In contrast to a triple net lease, a gross lease is a commercial lease in which the landlord assumes responsibility for most, if not all, of the property’s operating expenses. This includes covering costs such as property taxes, insurance, and maintenance, leaving the tenant with a fixed rent payment each month.

Key Features of a Gross Lease

  • Landlord Responsibility: In a gross lease, the landlord handles the majority of the expenses related to the property. Tenants typically only pay their base rent, which means their monthly costs are fixed and predictable.
  • Higher Base Rent: Because the landlord is responsible for the additional costs, the base rent in a gross lease is typically higher than in a triple net lease. However, the tenant does not have to worry about fluctuating expenses for taxes, insurance, or repairs.
  • Predictability: One of the main benefits of a gross lease is the predictability it offers. Tenants can budget more effectively since their rent payment stays consistent each month, regardless of changes in property operating costs.

Gross leases are often preferred by businesses that value cost certainty and do not want to take on the financial risks associated with property expenses. It is especially appealing for businesses that are looking for a simplified lease arrangement where the landlord handles the operational responsibilities.

Financial obligations

Financial Obligations: Triple Net Lease vs. Gross Lease

The primary difference between triple net and gross leases lies in how financial obligations are divided between the tenant and the landlord. Each lease type has distinct implications for your business’s cash flow and long-term costs.

Triple Net Lease: Greater Financial Responsibility

In a triple net lease, tenants take on a larger share of the financial burden. While the base rent may be lower, the additional costs for taxes, insurance, and maintenance can fluctuate over time. This makes budgeting more challenging, as unexpected expenses—such as a sudden increase in property taxes or a major repair—can cause financial strain.

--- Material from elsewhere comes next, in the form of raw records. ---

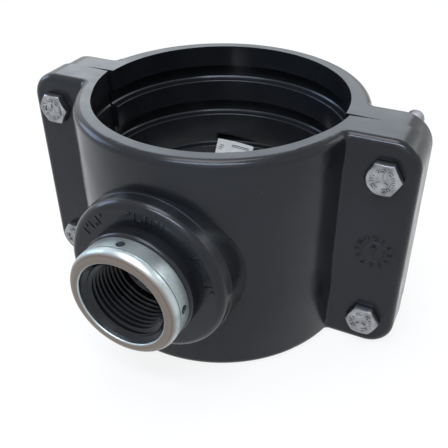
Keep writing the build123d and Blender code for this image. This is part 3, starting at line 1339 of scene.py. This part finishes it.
@dataclass
class Studio:
    """Pale floor, bright surroundings, soft lights and the camera."""

    floor_size: float = 6.0
    camera_place: Place = (0.11264, -0.22898, 0.15969)
    azimuth: float = 25.96
    elevation: float = 35.04
    roll: float = -0.74
    lens: float = 51.14
    sensor_width: float = 36.0
    shift: Point = (-0.0021, 0.0023)
    clip_start: float = 0.01
    horizon: str = "#6e6e70"
    zenith: str = "#eef3fa"
    zenith_height: float = 0.8
    sky_strength: float = 0.2
    lights: tuple[SoftLight, ...] = (
        SoftLight("overhead", (-0.1, 0.0, 1.0), (0.5, 0.5), 5.0, "#fff9f7"),
        SoftLight("back_window", (-0.35, 1.1, 0.75), (1.3, 0.6), 4.9, "#e6f6ff"),
        SoftLight("back_left", (-1.0, 0.8, 0.6), (0.8, 0.6), 1.1, "#f0f9ff"),
        SoftLight("back_right", (0.9, 0.9, 0.6), (0.8, 0.6), 3.2, "#f6fcff"),
        SoftLight("left_window", (-1.1, -0.1, 0.45), (0.6, 0.5), 5.0, "#bfd9ff"),
        SoftLight("front_high", (0.12, -0.6, 1.1), (0.9, 0.18), 12.0, "#e2edff"),
        SoftLight("front_fill", (0.5, -1.1, 0.95), (0.9, 0.9), 1.8, "#ffffff"),
        SoftLight("right_wall", (1.1, -0.2, 0.5), (0.7, 0.6), 0.3, "#ffdcb0"),
    )

    def floor(self) -> None:
        """Lay the floor under the part's lowest point."""
        low, _ = CAD_BOUNDS
        mesh = bmesh.new()
        bmesh.ops.create_grid(mesh, x_segments=1, y_segments=1, size=self.floor_size / 2)
        floor = make_piece("studio_floor", mesh, StudioFloor().build())
        floor.location.z = low[2]

    def world(self) -> None:
        """Surround the part with a dim sky that shows as plain white where it is seen."""
        world = bpy.data.worlds.new("studio_sky")
        bpy.context.scene.world = world
        world.use_nodes = True
        tree = world.node_tree
        tree.nodes.clear()
        way = add_node(tree, "ShaderNodeTexCoord").outputs["Generated"]
        height = add_node(tree, "ShaderNodeSeparateXYZ", inputs={0: way}).outputs["Z"]
        sky = spread(tree, height, (0.0, self.zenith_height), (self.horizon, self.zenith))
        layers: Inputs = {0: seen_directly(tree)}
        for socket, (colour, strength) in enumerate(((sky, self.sky_strength), (WHITE, 1.0)), 1):
            light = {"Color": colour, "Strength": strength}
            layers[socket] = add_node(tree, "ShaderNodeBackground", inputs=light).outputs[0]
        both = add_node(tree, "ShaderNodeMixShader", inputs=layers)
        add_node(tree, "ShaderNodeOutputWorld", inputs={"Surface": both.outputs[0]})

    def camera(self) -> None:
        """Set the camera at the view's own angle and lens."""
        azimuth, elevation, roll = map(radians, (self.azimuth, self.elevation, self.roll))
        level_reach = cos(elevation)
        sideways, forwards = sin(azimuth), -cos(azimuth)
        back = Vector((sideways * level_reach, forwards * level_reach, sin(elevation)))
        level = Vector((0, 0, 1)).cross(back).normalized()
        upward = back.cross(level)
        right = level * cos(roll) + upward * sin(roll)
        up = upward * cos(roll) - level * sin(roll)
        data = bpy.data.cameras.new("camera")
        data.lens = self.lens
        data.sensor_width = self.sensor_width
        data.shift_x, data.shift_y = self.shift
        data.clip_start = self.clip_start
        camera = add_object("camera", data)
        turn = Matrix((right, up, back)).transposed().to_4x4()
        camera.matrix_world = Matrix.Translation(self.camera_place) @ turn
        bpy.context.scene.camera = camera

    def build(self) -> None:
        """Build the whole studio."""
        self.floor()
        self.world()
        self.camera()
        for light in self.lights:
            light.build()
        bpy.context.scene.view_settings.view_transform = "Standard"


def write_sizes() -> None:
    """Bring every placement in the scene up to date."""
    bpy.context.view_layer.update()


def main() -> None:
    """Build every sub-assembly in order, then the studio."""
    logging.basicConfig(level=logging.INFO, format="%(name)s: %(message)s")
    finishes = Finishes()
    MouldedHalves(finishes).dress()
    LOG.info("dressed the moulded halves")
    for kind in (OutletRing, OutletThread, Fasteners, DateDial, BossRelief, StickyLabel):
        kind(finishes).build()
        LOG.info("built %s", kind.__name__)
    Studio().build()
    LOG.info("built the studio")
    write_sizes()


if __name__ == "__main__":
    main()
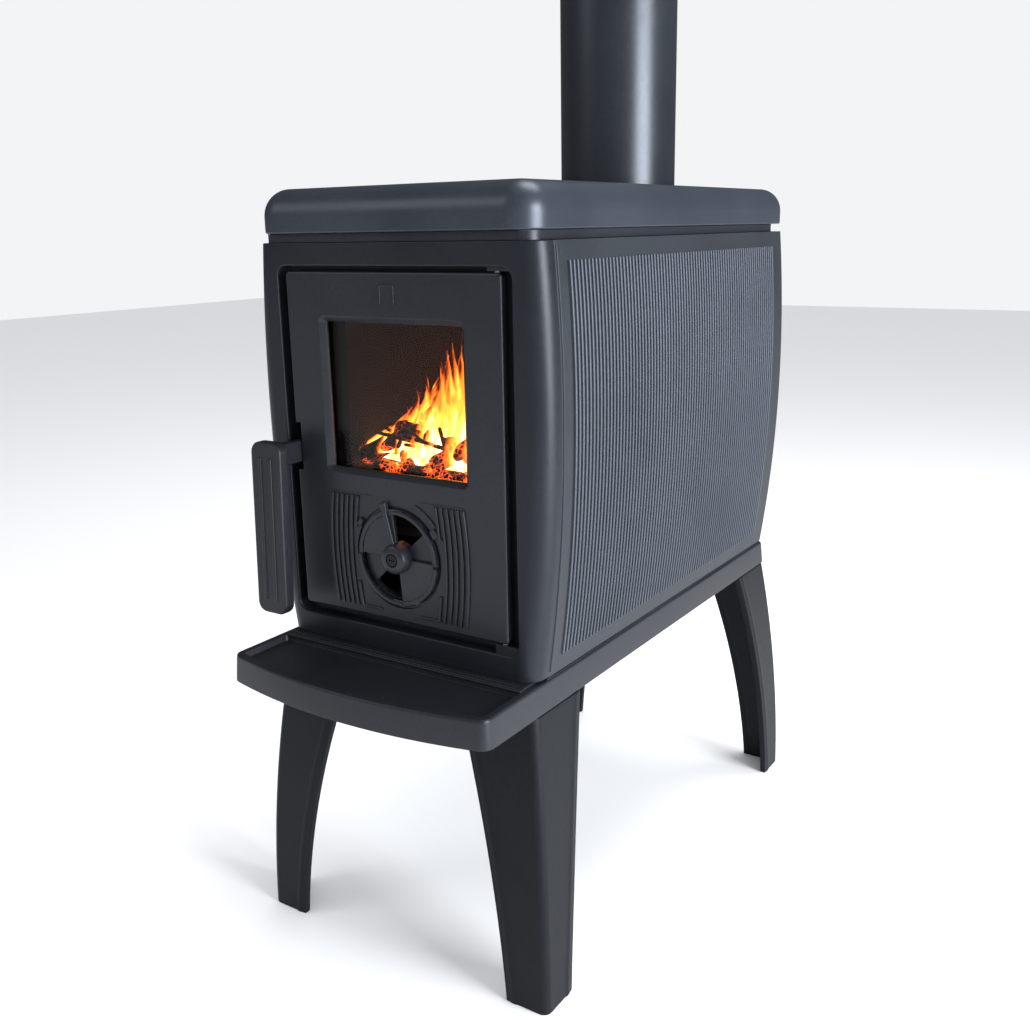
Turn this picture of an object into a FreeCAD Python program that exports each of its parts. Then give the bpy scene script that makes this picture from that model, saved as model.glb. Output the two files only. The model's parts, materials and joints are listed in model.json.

However, for tenants who are confident in their ability to manage these expenses, a triple net lease offers greater control over how the property is maintained and operated. Additionally, because the base rent is lower, businesses may find it easier to secure a prime location for a lower upfront cost compared to a gross lease.

Gross Lease: Fixed Monthly Costs

A gross lease provides tenants with a simpler and more predictable financial arrangement. The rent is fixed, and the landlord covers the property’s operating expenses, making it easier for tenants to budget accurately and avoid unexpected costs. For businesses with tight budgets or those that prefer not to deal with fluctuating property expenses, a gross lease offers financial stability.

However, because the landlord assumes more responsibility, the base rent in a gross lease is typically higher than in a triple net lease. Over the long term, tenants may end up paying more in total costs, especially if the property’s operating expenses remain low.

Maintenance and Operational Control

Another key difference between triple net and gross leases is the level of control over property maintenance and operations. Depending on your business’s needs, one type of lease may be more advantageous in terms of operational flexibility.

Triple Net Lease: More Control, More Responsibility

With a triple net lease, tenants are responsible for the property’s maintenance and upkeep. This gives the tenant greater control over how the property is maintained, which can be beneficial for businesses that require specific modifications or maintenance schedules. For example, tenants can ensure that repairs are made promptly or that maintenance is conducted to meet their operational needs.

However, this level of control comes with added responsibility. Tenants must manage the costs and logistics of maintaining the property, which can be time-consuming and costly, particularly if the building requires significant repairs or upgrades.

Gross Lease: Landlord Handles Maintenance

In a gross lease, the landlord takes care of maintenance, repairs, and other operational responsibilities. This arrangement is appealing for tenants who do not want to be burdened with the day-to-day management of the property. For example, the landlord is responsible for fixing issues like plumbing or electrical problems, ensuring that the building remains in good condition without the tenant needing to intervene.

While this reduces the tenant’s responsibilities, it also means they have less control over how the property is maintained. Some tenants may find this lack of control frustrating, especially if they feel that the landlord is not maintaining the property to their standards.

Market conditions and lease flexibility

Market Conditions and Lease Flexibility

The decision between a triple net lease and a gross lease can also be influenced by market conditions and the level of flexibility you need in your lease agreement. Understanding how each lease type operates within the current real estate market is important for making the right choice.

Triple Net Leases in a Competitive Market

In competitive commercial real estate markets, where property prices are high, a triple net lease may offer tenants a more affordable way to secure a prime location. With a lower base rent, businesses can move into desirable areas without the high upfront costs associated with a gross lease.

Additionally, because triple net leases often come with longer terms, tenants may benefit from a stable location over the long term. However, tenants should be prepared for the potential financial variability associated with property expenses in such a market.

Gross Leases for Cost Stability

For businesses that prioritize cost stability, especially in markets with volatile property prices or operating expenses, a gross lease can offer peace of mind. The fixed rent in a gross lease allows tenants to budget confidently without worrying about unexpected cost increases. This can be particularly important in uncertain economic conditions or in areas where property taxes or insurance rates are rising.

Additionally, gross leases may offer more flexibility for businesses that prefer shorter lease terms or that need the option to relocate without being tied to long-term commitments.

Conclusion: Choosing the Right Lease for Your Business

Deciding between a triple net lease and a gross lease depends on your business’s financial situation, operational needs, and long-term goals. A triple net lease provides more control over the property and can offer lower base rent, but it comes with additional financial responsibilities and cost variability. A gross lease, on the other hand, offers fixed costs and simplicity, with the landlord assuming responsibility for the property’s expenses, but it typically comes with a higher base rent.

By carefully evaluating your financial capacity, need for operational control, and the current real estate market, you can determine which lease type best aligns with your business’s needs. Whether you choose a triple net lease or a gross lease, understanding the implications of each will help you make a more informed and strategic decision for your business’s future.